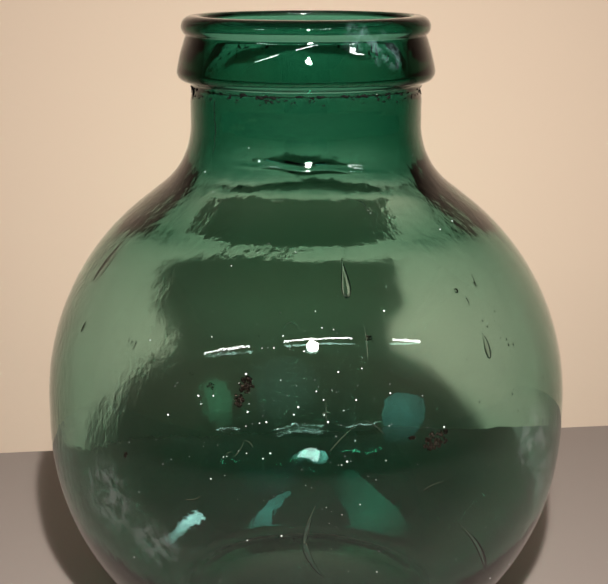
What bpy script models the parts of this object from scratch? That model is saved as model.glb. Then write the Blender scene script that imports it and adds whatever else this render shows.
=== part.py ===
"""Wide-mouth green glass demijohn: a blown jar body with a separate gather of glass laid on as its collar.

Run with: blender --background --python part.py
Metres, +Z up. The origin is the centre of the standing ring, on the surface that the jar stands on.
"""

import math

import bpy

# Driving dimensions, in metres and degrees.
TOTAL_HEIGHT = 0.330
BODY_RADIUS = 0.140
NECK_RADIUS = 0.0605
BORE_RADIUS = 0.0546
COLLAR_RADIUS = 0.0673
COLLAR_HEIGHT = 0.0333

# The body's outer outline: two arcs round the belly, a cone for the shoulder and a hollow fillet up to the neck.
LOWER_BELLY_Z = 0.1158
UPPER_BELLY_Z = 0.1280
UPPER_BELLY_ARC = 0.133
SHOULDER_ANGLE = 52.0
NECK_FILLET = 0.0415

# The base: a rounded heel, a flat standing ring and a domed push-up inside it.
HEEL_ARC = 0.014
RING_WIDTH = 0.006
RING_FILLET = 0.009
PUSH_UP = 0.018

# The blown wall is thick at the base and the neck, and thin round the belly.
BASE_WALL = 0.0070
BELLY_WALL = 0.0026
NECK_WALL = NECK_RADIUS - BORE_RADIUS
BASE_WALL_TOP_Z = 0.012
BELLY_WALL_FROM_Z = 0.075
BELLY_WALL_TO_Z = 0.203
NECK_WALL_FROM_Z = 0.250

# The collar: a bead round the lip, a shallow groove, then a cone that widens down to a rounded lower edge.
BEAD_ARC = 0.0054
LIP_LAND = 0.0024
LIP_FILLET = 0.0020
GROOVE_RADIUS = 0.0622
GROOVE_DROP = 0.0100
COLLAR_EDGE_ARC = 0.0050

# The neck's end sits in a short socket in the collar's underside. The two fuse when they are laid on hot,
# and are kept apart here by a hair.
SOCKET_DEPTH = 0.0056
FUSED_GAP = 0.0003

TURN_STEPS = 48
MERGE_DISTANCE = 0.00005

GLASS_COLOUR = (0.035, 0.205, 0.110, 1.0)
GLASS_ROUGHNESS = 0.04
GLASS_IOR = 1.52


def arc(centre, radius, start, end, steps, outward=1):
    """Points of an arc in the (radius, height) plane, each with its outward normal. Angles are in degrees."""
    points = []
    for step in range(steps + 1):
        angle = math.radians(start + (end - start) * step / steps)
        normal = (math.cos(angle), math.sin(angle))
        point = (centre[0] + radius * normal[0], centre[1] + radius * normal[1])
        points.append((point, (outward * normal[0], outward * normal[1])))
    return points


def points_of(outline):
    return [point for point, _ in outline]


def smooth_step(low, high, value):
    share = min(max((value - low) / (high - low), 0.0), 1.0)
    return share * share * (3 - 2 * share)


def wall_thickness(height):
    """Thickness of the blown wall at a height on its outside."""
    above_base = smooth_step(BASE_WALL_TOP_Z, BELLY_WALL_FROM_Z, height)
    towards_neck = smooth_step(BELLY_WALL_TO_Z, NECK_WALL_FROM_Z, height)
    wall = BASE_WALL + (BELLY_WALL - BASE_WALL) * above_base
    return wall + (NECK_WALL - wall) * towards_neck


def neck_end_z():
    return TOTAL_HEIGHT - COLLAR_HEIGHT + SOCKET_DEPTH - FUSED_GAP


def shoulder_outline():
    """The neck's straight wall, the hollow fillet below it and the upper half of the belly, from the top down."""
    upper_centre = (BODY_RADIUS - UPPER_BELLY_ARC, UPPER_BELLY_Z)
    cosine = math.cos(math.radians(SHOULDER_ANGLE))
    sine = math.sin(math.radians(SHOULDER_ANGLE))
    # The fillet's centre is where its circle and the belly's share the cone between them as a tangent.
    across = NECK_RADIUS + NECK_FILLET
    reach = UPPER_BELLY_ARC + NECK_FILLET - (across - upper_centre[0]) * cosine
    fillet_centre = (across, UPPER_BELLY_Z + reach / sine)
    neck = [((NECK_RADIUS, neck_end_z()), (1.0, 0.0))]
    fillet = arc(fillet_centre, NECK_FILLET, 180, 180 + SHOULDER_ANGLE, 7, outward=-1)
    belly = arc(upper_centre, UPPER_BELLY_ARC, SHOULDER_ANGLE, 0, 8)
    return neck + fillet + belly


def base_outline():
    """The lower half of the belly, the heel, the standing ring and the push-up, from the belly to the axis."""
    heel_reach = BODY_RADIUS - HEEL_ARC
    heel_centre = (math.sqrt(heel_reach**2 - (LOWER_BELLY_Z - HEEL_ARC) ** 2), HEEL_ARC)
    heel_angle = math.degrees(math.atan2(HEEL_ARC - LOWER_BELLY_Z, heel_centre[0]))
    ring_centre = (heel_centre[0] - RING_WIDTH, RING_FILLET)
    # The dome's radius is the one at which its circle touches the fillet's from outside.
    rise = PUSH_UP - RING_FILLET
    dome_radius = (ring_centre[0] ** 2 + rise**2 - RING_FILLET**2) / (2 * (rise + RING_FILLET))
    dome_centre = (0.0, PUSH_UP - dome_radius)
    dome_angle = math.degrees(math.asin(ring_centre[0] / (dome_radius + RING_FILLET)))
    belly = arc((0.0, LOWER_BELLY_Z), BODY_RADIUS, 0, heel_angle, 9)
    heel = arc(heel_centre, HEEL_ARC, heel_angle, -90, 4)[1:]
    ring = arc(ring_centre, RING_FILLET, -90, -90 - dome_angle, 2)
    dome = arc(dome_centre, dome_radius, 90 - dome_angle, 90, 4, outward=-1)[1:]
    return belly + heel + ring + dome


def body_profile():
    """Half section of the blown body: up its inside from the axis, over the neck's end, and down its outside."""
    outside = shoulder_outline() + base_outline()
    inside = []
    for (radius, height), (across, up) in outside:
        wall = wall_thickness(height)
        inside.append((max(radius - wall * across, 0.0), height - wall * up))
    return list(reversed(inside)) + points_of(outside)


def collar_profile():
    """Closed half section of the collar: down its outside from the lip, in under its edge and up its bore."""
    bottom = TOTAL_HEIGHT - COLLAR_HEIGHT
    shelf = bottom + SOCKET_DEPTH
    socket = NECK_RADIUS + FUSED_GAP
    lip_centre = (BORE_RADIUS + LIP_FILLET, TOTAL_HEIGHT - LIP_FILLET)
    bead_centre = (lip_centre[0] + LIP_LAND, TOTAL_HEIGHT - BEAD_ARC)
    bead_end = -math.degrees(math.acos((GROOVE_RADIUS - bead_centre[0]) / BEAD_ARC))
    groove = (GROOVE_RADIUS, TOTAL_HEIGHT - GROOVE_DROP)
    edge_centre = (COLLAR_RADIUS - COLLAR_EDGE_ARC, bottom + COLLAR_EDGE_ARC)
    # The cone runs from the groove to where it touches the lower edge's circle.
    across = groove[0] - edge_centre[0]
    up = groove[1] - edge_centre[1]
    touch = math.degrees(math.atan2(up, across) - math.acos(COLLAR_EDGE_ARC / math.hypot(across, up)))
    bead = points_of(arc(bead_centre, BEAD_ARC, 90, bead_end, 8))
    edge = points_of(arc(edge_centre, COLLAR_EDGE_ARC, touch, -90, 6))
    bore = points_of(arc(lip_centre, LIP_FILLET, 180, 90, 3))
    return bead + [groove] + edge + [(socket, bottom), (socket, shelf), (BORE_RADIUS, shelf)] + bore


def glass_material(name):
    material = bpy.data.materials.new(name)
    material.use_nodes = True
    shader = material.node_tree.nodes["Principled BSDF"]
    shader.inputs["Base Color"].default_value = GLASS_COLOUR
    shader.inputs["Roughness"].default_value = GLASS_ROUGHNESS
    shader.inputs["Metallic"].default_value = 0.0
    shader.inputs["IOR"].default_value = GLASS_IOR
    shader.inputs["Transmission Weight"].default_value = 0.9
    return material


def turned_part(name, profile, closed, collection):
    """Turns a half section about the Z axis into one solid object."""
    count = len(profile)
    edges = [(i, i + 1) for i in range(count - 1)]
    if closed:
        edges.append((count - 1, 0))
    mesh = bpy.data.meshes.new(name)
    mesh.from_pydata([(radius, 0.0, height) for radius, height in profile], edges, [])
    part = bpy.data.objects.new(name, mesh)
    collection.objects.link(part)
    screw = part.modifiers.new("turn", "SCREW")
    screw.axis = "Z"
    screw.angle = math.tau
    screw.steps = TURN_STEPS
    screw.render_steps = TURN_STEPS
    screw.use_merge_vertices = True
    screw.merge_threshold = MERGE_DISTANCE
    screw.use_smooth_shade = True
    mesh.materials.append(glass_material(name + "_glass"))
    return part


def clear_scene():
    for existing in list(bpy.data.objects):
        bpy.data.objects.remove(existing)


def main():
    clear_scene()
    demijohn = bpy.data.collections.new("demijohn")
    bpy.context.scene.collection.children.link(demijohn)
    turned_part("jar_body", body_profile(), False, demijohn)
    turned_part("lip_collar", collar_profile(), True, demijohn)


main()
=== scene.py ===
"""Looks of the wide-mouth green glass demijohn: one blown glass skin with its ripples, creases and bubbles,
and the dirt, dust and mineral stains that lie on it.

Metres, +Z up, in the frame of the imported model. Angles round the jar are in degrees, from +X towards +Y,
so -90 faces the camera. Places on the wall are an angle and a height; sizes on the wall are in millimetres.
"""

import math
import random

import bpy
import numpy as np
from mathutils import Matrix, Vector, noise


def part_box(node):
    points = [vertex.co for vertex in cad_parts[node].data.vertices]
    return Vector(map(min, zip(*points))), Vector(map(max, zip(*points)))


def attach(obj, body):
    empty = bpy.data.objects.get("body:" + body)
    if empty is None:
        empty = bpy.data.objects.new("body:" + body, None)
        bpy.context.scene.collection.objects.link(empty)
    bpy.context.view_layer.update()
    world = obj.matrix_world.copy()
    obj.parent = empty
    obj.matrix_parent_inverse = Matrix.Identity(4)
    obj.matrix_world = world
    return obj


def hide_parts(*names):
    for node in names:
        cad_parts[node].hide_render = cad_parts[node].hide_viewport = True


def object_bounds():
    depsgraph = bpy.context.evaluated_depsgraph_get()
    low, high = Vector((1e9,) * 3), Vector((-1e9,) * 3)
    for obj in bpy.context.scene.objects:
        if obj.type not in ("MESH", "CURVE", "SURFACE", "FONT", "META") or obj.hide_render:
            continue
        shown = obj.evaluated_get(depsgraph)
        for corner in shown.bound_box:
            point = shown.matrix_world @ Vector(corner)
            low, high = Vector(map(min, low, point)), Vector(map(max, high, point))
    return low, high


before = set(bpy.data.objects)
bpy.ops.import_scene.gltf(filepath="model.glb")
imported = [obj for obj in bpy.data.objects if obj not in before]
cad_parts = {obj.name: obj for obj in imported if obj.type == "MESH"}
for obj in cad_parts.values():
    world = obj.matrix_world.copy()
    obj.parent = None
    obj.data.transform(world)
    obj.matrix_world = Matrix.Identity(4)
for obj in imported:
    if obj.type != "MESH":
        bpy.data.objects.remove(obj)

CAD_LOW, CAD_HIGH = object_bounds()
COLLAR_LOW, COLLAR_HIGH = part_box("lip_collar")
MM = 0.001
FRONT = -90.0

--

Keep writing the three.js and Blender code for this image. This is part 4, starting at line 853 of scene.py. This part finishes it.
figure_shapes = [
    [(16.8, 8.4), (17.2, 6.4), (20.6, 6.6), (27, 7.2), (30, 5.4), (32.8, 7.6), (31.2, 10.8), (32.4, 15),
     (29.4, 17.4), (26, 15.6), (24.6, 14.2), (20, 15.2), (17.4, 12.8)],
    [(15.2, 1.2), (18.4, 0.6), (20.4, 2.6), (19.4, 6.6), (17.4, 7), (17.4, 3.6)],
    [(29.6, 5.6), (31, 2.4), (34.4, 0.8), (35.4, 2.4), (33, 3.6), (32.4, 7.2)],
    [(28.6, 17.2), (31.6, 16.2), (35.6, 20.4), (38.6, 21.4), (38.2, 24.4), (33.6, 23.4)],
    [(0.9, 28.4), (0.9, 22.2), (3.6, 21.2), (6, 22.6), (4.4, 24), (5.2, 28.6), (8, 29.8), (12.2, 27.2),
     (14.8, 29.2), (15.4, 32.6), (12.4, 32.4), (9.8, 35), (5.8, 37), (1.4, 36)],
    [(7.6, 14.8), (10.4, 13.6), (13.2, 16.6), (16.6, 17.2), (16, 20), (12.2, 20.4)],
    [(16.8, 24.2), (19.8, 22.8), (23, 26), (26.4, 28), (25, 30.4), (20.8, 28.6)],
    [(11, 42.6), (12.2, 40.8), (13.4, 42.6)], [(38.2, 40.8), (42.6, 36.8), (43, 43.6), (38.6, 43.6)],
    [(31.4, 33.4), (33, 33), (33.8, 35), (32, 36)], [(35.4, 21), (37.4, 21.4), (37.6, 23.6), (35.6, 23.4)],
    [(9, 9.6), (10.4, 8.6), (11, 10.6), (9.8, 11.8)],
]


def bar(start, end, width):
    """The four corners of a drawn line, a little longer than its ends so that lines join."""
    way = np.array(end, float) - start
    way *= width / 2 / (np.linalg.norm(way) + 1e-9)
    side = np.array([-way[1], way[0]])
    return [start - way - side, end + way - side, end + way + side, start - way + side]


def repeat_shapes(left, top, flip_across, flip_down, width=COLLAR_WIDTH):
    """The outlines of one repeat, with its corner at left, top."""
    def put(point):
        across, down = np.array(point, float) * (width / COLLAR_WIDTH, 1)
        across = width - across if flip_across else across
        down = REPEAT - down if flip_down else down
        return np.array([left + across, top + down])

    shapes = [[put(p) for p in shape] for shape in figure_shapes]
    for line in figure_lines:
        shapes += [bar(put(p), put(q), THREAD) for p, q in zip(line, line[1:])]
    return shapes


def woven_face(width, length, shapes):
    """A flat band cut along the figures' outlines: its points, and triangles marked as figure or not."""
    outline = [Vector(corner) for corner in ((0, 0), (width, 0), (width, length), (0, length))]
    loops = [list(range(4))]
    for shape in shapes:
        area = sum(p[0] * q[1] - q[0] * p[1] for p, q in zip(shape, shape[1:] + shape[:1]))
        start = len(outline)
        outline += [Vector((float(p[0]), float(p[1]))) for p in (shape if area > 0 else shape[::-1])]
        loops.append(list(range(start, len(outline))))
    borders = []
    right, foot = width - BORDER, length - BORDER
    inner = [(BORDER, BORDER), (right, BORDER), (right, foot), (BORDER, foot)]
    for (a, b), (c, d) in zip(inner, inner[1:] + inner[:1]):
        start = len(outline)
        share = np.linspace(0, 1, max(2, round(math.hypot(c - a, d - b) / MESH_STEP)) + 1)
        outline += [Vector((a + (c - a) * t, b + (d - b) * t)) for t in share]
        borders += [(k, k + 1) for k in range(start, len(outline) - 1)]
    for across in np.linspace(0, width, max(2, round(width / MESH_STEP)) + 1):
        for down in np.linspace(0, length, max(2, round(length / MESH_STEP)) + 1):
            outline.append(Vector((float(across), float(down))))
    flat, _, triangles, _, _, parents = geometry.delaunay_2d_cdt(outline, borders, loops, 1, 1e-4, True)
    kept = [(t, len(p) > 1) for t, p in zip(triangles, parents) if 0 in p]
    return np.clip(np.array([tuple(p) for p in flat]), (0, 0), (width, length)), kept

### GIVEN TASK
Starting at the line that contains "bpy.context.scene.collection.children.link(demijohn)", set down every line up to and including the line that contains "point = shown.matrix_world", exactly as given, and no other line.

### RESPONSE FOR THIS EXERCISE
    bpy.context.scene.collection.children.link(demijohn)
    turned_part("jar_body", body_profile(), False, demijohn)
    turned_part("lip_collar", collar_profile(), True, demijohn)


main()
=== scene.py ===
"""Looks of the wide-mouth green glass demijohn: one blown glass skin with its ripples, creases and bubbles,
and the dirt, dust and mineral stains that lie on it.

Metres, +Z up, in the frame of the imported model. Angles round the jar are in degrees, from +X towards +Y,
so -90 faces the camera. Places on the wall are an angle and a height; sizes on the wall are in millimetres.
"""

import math
import random

import bpy
import numpy as np
from mathutils import Matrix, Vector, noise


def part_box(node):
    points = [vertex.co for vertex in cad_parts[node].data.vertices]
    return Vector(map(min, zip(*points))), Vector(map(max, zip(*points)))


def attach(obj, body):
    empty = bpy.data.objects.get("body:" + body)
    if empty is None:
        empty = bpy.data.objects.new("body:" + body, None)
        bpy.context.scene.collection.objects.link(empty)
    bpy.context.view_layer.update()
    world = obj.matrix_world.copy()
    obj.parent = empty
    obj.matrix_parent_inverse = Matrix.Identity(4)
    obj.matrix_world = world
    return obj


def hide_parts(*names):
    for node in names:
        cad_parts[node].hide_render = cad_parts[node].hide_viewport = True


def object_bounds():
    depsgraph = bpy.context.evaluated_depsgraph_get()
    low, high = Vector((1e9,) * 3), Vector((-1e9,) * 3)
    for obj in bpy.context.scene.objects:
        if obj.type not in ("MESH", "CURVE", "SURFACE", "FONT", "META") or obj.hide_render:
            continue
        shown = obj.evaluated_get(depsgraph)
        for corner in shown.bound_box:
            point = shown.matrix_world @ Vector(corner)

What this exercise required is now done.